**The problem:** Extract the lines between the ones holding "Write part 3" and "return mesh", inclusive, exactly as written and nothing more.

□ □ □

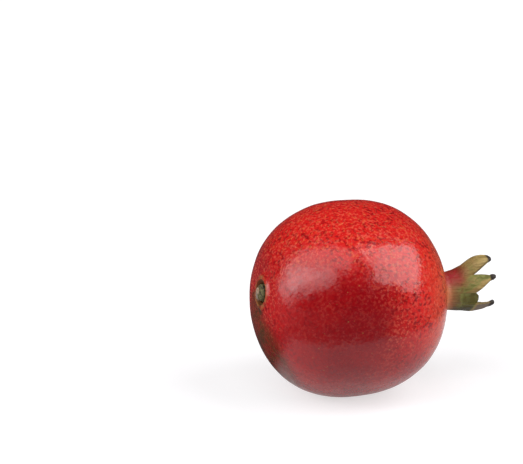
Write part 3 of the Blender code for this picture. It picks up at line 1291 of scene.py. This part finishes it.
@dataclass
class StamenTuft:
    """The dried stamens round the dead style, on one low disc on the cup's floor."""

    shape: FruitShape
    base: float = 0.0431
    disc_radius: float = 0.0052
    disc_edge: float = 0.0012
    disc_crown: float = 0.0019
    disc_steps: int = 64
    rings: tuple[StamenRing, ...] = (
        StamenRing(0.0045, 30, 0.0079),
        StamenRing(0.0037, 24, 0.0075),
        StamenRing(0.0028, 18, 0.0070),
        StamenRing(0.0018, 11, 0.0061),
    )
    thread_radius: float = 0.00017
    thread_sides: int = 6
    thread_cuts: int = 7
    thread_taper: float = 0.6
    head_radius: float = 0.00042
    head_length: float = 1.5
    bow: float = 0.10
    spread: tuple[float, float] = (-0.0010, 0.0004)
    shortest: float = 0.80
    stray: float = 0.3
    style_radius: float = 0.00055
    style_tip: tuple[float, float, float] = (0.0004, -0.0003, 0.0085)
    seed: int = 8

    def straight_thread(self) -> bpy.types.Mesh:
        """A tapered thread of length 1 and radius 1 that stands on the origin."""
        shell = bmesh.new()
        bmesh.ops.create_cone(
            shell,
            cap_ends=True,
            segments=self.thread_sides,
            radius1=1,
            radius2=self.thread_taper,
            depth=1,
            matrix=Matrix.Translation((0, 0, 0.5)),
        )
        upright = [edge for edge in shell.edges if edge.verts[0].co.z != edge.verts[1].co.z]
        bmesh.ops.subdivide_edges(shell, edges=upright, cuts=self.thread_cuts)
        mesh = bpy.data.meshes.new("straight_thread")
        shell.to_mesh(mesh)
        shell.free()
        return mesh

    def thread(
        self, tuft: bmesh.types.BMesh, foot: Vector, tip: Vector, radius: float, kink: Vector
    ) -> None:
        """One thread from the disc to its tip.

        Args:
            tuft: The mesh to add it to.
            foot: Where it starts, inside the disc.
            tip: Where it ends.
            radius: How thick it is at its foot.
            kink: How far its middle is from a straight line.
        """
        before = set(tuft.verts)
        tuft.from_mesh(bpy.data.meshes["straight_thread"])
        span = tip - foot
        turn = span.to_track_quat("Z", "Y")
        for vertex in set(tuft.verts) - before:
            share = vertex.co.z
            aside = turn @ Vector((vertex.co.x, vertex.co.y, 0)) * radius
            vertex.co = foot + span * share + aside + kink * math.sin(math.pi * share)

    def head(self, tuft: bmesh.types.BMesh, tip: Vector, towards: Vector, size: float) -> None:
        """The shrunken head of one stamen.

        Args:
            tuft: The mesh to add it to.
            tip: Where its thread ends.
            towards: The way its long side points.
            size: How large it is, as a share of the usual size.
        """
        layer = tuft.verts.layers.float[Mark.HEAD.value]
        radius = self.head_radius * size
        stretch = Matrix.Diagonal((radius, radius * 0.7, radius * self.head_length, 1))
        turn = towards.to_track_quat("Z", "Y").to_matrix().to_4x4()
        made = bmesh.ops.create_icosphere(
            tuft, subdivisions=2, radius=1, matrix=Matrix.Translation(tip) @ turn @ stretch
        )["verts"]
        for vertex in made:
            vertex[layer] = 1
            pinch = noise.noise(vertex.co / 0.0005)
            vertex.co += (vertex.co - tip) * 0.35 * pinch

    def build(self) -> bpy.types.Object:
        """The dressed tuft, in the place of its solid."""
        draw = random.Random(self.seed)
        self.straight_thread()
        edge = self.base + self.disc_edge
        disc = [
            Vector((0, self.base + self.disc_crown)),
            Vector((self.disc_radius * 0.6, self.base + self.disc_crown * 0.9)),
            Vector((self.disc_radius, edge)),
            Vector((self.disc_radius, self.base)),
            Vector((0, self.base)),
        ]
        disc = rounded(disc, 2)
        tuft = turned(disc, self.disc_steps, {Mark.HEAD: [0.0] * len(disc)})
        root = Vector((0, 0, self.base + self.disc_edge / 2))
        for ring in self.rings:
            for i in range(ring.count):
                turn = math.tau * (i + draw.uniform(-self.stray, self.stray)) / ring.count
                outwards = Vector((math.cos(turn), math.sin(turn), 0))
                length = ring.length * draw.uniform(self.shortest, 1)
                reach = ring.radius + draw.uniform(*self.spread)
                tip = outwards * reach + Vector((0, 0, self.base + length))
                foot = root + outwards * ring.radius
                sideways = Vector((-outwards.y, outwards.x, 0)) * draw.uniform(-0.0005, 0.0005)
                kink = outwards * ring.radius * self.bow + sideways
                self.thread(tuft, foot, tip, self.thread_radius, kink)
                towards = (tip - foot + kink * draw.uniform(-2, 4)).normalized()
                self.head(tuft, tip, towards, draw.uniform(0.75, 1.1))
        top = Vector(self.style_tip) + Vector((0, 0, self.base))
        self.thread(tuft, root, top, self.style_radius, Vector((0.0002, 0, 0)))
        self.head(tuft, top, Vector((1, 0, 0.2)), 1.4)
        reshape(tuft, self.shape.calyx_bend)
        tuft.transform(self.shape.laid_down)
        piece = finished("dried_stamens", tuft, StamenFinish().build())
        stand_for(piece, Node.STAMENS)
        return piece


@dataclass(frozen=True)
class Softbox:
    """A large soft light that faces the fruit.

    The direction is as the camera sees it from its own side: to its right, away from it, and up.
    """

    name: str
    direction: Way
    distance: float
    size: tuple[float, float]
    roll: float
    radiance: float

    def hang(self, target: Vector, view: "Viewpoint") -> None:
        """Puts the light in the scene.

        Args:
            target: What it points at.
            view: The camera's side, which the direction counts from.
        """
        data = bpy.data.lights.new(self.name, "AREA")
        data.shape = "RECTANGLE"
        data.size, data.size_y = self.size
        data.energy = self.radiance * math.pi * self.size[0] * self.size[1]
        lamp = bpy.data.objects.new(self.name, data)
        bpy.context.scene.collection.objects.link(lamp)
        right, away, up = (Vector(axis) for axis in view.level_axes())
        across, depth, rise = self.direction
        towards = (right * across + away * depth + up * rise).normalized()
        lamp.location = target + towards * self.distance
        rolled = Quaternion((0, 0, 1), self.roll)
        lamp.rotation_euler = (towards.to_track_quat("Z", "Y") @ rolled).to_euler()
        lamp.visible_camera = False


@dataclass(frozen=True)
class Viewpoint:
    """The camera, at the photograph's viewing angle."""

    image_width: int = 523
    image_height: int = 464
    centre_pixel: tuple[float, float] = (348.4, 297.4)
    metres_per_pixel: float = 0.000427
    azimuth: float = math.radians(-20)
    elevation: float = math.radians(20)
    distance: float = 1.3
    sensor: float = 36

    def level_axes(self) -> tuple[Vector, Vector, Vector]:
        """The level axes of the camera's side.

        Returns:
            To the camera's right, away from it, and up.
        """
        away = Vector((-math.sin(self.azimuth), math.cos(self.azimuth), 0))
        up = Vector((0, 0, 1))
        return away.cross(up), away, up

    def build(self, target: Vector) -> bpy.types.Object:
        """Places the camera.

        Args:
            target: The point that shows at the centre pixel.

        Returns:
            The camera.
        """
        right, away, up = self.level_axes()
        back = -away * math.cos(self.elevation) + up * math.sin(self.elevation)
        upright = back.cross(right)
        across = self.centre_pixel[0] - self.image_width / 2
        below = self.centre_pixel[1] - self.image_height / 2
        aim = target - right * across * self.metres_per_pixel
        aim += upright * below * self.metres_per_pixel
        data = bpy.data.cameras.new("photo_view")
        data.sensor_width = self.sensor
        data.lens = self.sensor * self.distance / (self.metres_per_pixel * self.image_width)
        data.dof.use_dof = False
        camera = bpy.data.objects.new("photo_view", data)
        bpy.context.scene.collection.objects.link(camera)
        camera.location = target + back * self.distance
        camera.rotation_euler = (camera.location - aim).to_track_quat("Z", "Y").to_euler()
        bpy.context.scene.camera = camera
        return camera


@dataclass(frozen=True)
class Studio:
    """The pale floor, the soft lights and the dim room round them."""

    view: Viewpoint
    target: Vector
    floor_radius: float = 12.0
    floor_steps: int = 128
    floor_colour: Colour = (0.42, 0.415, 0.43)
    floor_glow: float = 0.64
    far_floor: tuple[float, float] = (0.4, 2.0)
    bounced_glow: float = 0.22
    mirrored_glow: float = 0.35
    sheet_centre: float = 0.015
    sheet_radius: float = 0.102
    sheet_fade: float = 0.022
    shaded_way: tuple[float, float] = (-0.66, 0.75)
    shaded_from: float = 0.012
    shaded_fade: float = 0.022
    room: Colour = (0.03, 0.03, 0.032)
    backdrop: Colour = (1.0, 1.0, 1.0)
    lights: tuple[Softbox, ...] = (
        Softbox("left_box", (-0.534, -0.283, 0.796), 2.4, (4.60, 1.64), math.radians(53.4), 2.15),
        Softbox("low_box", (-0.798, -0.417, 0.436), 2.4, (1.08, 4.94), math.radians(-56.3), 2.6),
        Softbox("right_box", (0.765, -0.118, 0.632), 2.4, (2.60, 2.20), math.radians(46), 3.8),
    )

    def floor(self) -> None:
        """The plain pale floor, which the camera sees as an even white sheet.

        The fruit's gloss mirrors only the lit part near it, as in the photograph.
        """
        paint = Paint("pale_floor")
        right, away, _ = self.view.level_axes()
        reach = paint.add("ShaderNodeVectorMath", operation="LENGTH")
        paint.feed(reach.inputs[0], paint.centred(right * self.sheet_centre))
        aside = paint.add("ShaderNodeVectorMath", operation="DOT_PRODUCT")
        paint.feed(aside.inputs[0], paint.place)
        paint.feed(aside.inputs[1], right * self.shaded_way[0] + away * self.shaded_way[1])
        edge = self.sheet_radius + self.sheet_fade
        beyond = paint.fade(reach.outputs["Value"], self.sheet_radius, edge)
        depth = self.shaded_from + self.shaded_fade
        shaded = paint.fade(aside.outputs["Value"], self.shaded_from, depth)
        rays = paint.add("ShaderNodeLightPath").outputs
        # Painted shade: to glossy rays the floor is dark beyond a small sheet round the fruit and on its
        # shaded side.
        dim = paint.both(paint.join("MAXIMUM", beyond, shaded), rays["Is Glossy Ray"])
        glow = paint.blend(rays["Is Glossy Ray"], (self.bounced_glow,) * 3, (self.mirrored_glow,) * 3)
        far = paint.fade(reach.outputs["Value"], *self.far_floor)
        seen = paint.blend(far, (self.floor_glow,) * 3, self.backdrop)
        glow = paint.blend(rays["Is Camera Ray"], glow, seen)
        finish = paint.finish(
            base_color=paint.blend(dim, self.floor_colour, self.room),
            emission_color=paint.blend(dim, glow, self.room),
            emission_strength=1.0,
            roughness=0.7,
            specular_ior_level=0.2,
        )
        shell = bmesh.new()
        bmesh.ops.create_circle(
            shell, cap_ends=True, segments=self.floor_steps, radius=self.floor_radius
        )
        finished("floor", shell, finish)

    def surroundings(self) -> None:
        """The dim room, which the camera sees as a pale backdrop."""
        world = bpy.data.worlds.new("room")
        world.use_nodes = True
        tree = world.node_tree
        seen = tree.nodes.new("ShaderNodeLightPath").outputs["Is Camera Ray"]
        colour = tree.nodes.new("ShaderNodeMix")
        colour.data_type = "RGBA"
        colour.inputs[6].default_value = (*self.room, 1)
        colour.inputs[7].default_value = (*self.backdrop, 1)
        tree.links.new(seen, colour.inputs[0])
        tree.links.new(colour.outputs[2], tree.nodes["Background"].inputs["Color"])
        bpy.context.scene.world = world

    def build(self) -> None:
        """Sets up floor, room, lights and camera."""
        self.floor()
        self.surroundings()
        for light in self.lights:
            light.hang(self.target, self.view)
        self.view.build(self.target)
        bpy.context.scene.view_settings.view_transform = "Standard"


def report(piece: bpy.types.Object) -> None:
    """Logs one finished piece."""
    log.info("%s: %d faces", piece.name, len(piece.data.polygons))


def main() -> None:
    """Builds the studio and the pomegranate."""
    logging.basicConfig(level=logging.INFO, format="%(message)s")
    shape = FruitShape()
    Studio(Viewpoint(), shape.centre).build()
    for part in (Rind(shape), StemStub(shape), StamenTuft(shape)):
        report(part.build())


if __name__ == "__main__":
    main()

□ □ □

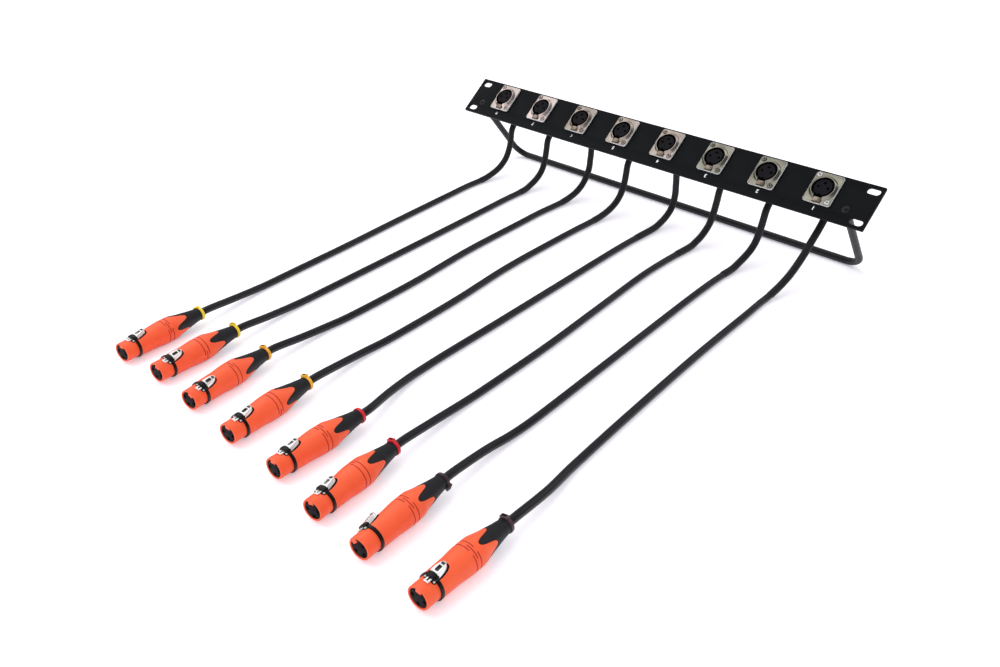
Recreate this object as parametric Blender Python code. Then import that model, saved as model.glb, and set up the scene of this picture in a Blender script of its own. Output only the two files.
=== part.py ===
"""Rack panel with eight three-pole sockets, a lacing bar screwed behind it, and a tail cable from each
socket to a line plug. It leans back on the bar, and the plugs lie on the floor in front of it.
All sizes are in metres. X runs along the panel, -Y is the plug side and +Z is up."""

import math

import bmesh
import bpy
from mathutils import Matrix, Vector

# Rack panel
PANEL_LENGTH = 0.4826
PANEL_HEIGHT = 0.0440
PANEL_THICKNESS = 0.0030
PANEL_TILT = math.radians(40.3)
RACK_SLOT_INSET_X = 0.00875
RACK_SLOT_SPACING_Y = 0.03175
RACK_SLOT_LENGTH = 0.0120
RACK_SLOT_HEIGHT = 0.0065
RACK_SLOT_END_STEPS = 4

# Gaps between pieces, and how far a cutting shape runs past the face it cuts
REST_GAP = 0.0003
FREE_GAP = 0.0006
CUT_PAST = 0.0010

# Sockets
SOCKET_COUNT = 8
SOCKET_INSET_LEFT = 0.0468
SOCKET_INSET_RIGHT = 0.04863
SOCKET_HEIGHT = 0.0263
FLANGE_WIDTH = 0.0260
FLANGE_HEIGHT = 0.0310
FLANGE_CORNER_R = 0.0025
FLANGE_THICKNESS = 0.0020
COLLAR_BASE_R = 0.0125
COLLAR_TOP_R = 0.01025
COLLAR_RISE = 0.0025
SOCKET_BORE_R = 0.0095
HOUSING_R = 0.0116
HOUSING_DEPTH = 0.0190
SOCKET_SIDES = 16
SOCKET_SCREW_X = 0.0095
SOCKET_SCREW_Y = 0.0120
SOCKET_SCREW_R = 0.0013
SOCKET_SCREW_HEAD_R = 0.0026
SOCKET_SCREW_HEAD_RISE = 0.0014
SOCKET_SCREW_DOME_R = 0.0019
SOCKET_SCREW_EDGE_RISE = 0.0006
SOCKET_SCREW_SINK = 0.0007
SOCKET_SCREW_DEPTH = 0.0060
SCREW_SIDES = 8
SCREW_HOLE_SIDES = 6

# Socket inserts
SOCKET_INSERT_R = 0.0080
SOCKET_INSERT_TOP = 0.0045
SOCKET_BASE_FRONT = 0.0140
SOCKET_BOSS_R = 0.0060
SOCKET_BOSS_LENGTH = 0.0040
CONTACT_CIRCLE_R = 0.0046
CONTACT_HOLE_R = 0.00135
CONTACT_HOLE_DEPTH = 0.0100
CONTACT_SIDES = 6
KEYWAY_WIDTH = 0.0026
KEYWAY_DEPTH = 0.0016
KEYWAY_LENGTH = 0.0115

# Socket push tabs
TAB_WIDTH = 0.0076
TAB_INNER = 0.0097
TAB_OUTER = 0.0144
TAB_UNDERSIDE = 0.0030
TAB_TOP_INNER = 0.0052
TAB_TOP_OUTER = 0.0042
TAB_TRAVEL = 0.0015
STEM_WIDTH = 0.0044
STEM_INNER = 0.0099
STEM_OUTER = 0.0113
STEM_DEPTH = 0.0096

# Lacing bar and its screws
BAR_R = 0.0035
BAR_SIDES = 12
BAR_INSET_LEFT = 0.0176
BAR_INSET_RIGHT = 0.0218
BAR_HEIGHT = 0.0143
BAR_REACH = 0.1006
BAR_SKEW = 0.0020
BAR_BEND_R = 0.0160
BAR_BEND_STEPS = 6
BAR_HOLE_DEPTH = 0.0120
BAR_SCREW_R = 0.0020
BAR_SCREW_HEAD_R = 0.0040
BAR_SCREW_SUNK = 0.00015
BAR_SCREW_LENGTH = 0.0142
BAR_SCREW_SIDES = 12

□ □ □

**Full output:**
Write part 3 of the Blender code for this picture. It picks up at line 1291 of scene.py. This part finishes it.
@dataclass
class StamenTuft:
    """The dried stamens round the dead style, on one low disc on the cup's floor."""

    shape: FruitShape
    base: float = 0.0431
    disc_radius: float = 0.0052
    disc_edge: float = 0.0012
    disc_crown: float = 0.0019
    disc_steps: int = 64
    rings: tuple[StamenRing, ...] = (
        StamenRing(0.0045, 30, 0.0079),
        StamenRing(0.0037, 24, 0.0075),
        StamenRing(0.0028, 18, 0.0070),
        StamenRing(0.0018, 11, 0.0061),
    )
    thread_radius: float = 0.00017
    thread_sides: int = 6
    thread_cuts: int = 7
    thread_taper: float = 0.6
    head_radius: float = 0.00042
    head_length: float = 1.5
    bow: float = 0.10
    spread: tuple[float, float] = (-0.0010, 0.0004)
    shortest: float = 0.80
    stray: float = 0.3
    style_radius: float = 0.00055
    style_tip: tuple[float, float, float] = (0.0004, -0.0003, 0.0085)
    seed: int = 8

    def straight_thread(self) -> bpy.types.Mesh:
        """A tapered thread of length 1 and radius 1 that stands on the origin."""
        shell = bmesh.new()
        bmesh.ops.create_cone(
            shell,
            cap_ends=True,
            segments=self.thread_sides,
            radius1=1,
            radius2=self.thread_taper,
            depth=1,
            matrix=Matrix.Translation((0, 0, 0.5)),
        )
        upright = [edge for edge in shell.edges if edge.verts[0].co.z != edge.verts[1].co.z]
        bmesh.ops.subdivide_edges(shell, edges=upright, cuts=self.thread_cuts)
        mesh = bpy.data.meshes.new("straight_thread")
        shell.to_mesh(mesh)
        shell.free()
        return mesh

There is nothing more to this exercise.